And counting. As of now, I’m going on day seven — a whole week sans the grape! Holy shit, is all I can say.
I mean, it’s not that I haven’t gone, uh, a while sober (my longest in recent memory has been two weeks, and that felt absolutely miraculous to me), it’s just, well, I haven’t gone a long, intentional while for a while (almost a year now of practically daily drinking). Obviously, it’s really hard for me not to drink, to escape the habit of drinking. However, for some reason(s), this time I’m getting by and feeling stronger every day.
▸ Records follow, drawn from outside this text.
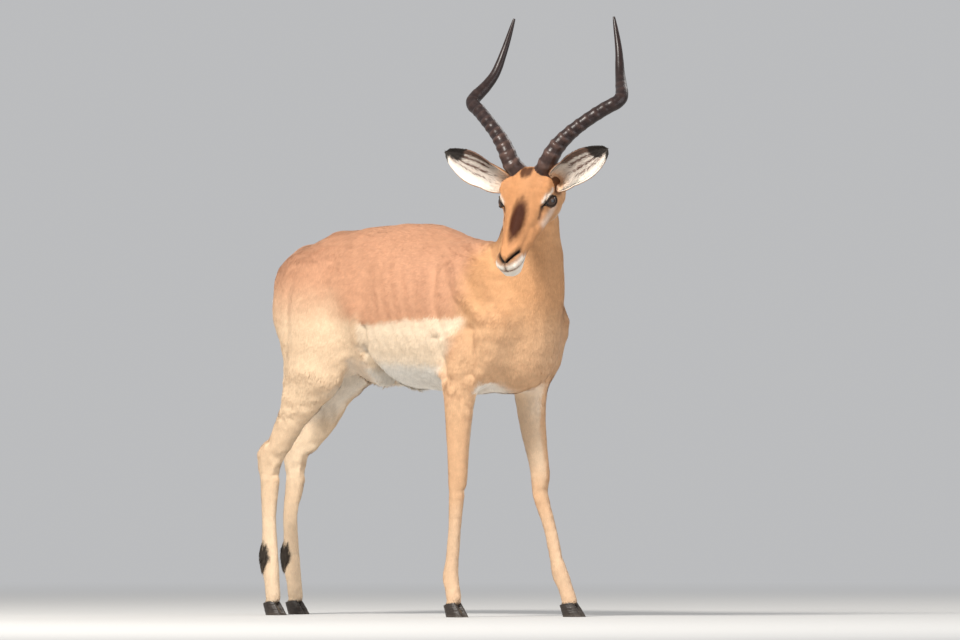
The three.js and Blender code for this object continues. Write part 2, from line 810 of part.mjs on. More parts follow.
function addHead() {
  add("head", makeHeadSolid(), "tan");
  for (const side of [LEFT, RIGHT]) {
    add(`horn_${sideName[side]}`, makeHorn(side), "dark");
    add(`ear_${sideName[side]}`, makeEar(side).subtract(makeHorn(side, GAP)), "tan");
    add(`eye_${sideName[side]}`, makeEye(side), "eye");
  }
}

function addTrunk() {
  const body = fleshIn([-630, -190, 480], [340, 190, 1120], CELLS.body, []);
  let trunk = body.intersect(sideOf(neckRoot.point, neckRoot.way.clone().negate(), 0));
  for (const side of [LEFT, RIGHT]) {
    trunk = trunk.subtract(joined(hindWedge(side, 0)));
    trunk = trunk.subtract(joined(foreWedge(side, FORE_MIDDLE[side], 0)));
  }
  add("trunk", trunk.subtract(makeTail(GAP)), "tan");
  add("tail", makeTail(), "tan");
  const ahead = sideOf(neckRoot.point, neckRoot.way, GAP);
  const below = sideOf(headRoot.point, headRoot.way.clone().negate(), 0);
  add("neck", body.intersect(ahead).intersect(below), "tan");
}

function addHooves(name, side, foot, heading, scale) {
  for (const clawSide of [LEFT, RIGHT]) {
    const place = clawSide === side ? "outer" : "inner";
    add(`hoof_${name}_${sideName[side]}_${place}`, makeClaw(side, foot, heading, clawSide, scale), "hoof");
  }
}

function addForeleg(side, heading) {
  const places = FORE_PLACES[side];
  const kneeTop = sideOf(vec(0, 0, KNEE_CUT), vec(0, 0, 1), GAP);
  const kneeBottom = sideOf(vec(0, 0, KNEE_CUT), vec(0, 0, -1), 0);
  const above = [(places.elbow[0] + places.foot[0]) / 2, side * 100];
  const upperBox = legBox(above, 130, 130, 75, KNEE_CUT - 40, 650);
  const upper = fleshIn(...upperBox, CELLS.foreUpper, [...foreWedge(side, FORE_MIDDLE[side], GAP), kneeTop]);
  add(`foreleg_upper_${sideName[side]}`, upper, "tan");

  const crown = coronet(side, places.foot, heading);
  const lowerBox = legBox([above[0], side * 108], 80, 100, 75, 1, KNEE_CUT + 40);
  const lower = fleshIn(...lowerBox, CELLS.lowerLeg, [kneeBottom, sideOf(crown.point, crown.way, 0)]);
  add(`foreleg_lower_${sideName[side]}`, lower, "tan");
  addHooves("fore", side, places.foot, heading, 1);
}

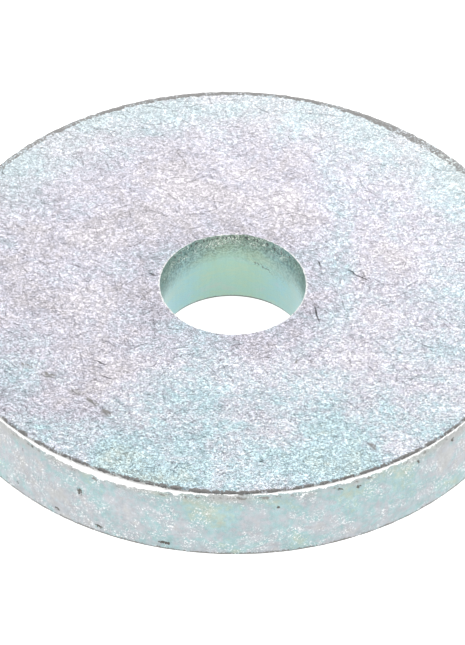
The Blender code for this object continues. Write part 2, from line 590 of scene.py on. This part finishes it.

I’ve been thinking about what’s been giving me that extra helping hand and here’s what I’ve come up with:
1. This blog: It’s serving as my anchor, so to speak. I like coming to it. I like holding it in my hands, as I would a cup, and filling it up with my angst, my craving, my pedantic need to expose — for some reason now — the minute details of my struggle with the bottle. It’s NICE to have this blog here, as a friend, in a way, as someone who will listen. And it’s public, which makes me feel like I’m really, really, really no longer hiding. And that gives me added strength, for reasons that I can’t quite articulate at the moment. (Even though I’m doing this anonymously, it still feels like I’m no longer hiding. It feels like I’m talking to someone, and they’re getting it, and they’re maybe going to leave a comment and then, we’ll be talking about it together. Warts and all, it’s coming out. And the fact that hiding my problem is less important, for once, than maintaining my sobriety seems to be an extraordinary source of strength and self-love.)
2. My work: I hate to say it, but above all else — and that includes the rock bottoms, hurting myself, and hurting my friends and family — is my work. I know that if I drink and get hung over this week, I’ll jeopardize my ability to turn in a good edit on time to an excellent potential client.
3. Fatigue: I’ve intentionally built a daily schedule that will either a/keep me distracted to the point of forgetting that booze even exists, or b/exhaust me beyond the ability to stay awake past midnight let alone drink! Of course I wanted to drink tonight, as I was walking home from a truly exhausting bikram yoga class (I wanted to celebrate sweating out all those residual toxins by…ingesting more. Makes perfect sense, right?). By the time I rounded my ‘hood, I had forgotten all about getting wine, though. I was so tired that all I could focus on was getting home, and when I finally did, I realized that it was too late to get wine. I may have looked, had there been an actual wine shop that was open, but honestly, I was counting on the craving to subside so that I could just laze through it and crash early.
4. Higher powah: Uh, I’ve been trying to contemplate this in concrete terms, and I think I can safely admit that I have NO IDEA what this means beyond the ability to resist your cravings, whether they be mental, physical, emotional, or all three. I’ve decided it’s close to one of two things: one day a few weeks ago when I was attempting to quit (I went a few days, but this happened on day two), I was suddenly awash (yes, it felt like a cool shower flowing down my entire body) in a feeling of deep calm. I realized that what I was experiencing was a complete absence of craving. Holy Jesus on High! It felt religious, actually, to be granted this reprieve. I have not felt SANS CRAVING for at least a decade, if not more, I guess. It’s a constant feeling, and a constant source of stress. In this state of “grace,” it felt like anything was possible, and that booze needed no role. I didn’t want it, didn’t see the need for it, and could imagine feeling excited, optimistic even, about life IN THE FUTURE without it! It made me realize how controlled I am by my cravings, how they trap and depress me, and how they affect my perception of not only the present, but my possible future. It went away after about five or six hours, but man, what RELIEF. THIS, I decided, was the sentiment I should bottle and label, Higher Power.
The second is knowing, like your worst journalistic story assignment, the one that is due in 36 hours and that you’re pretty sure you’re not going to find any sources for and your writing is probably going to suck, too, and your editor is going to fire you for missing deadline anyway — knowing that it will be over soon. Like feelings, and bad life experiences, cravings come and cravings go. It’s easier for me to grit my teeth and bear it, even a week into sobriety, because I’ve learned that my cravings usually only last for a few hours, or as long as it takes for me to distract myself enough to forget I was craving it in the first place.
Well, on that note, I’m off to bed before I find myself wandering out in my pajamas to grab a six pack.
(Tomorrow, remind me to discuss all things liver. I’ve been taking milk thistle for several months now, and while I thought it was helping (it’s supposed to help not only subdue hangovers but also heal a damaged liver), I’m not sure. Last week, my liver was feeling mushy, as if I pressed on it, my fingerprint would leave an indentation. Well, a week later, it still doesn’t feel hunky dory. In fact, even though it’s not aching and feeling mushy/sore, it still feels…gross. Like, solid. Like, hardened. Like, yikes!)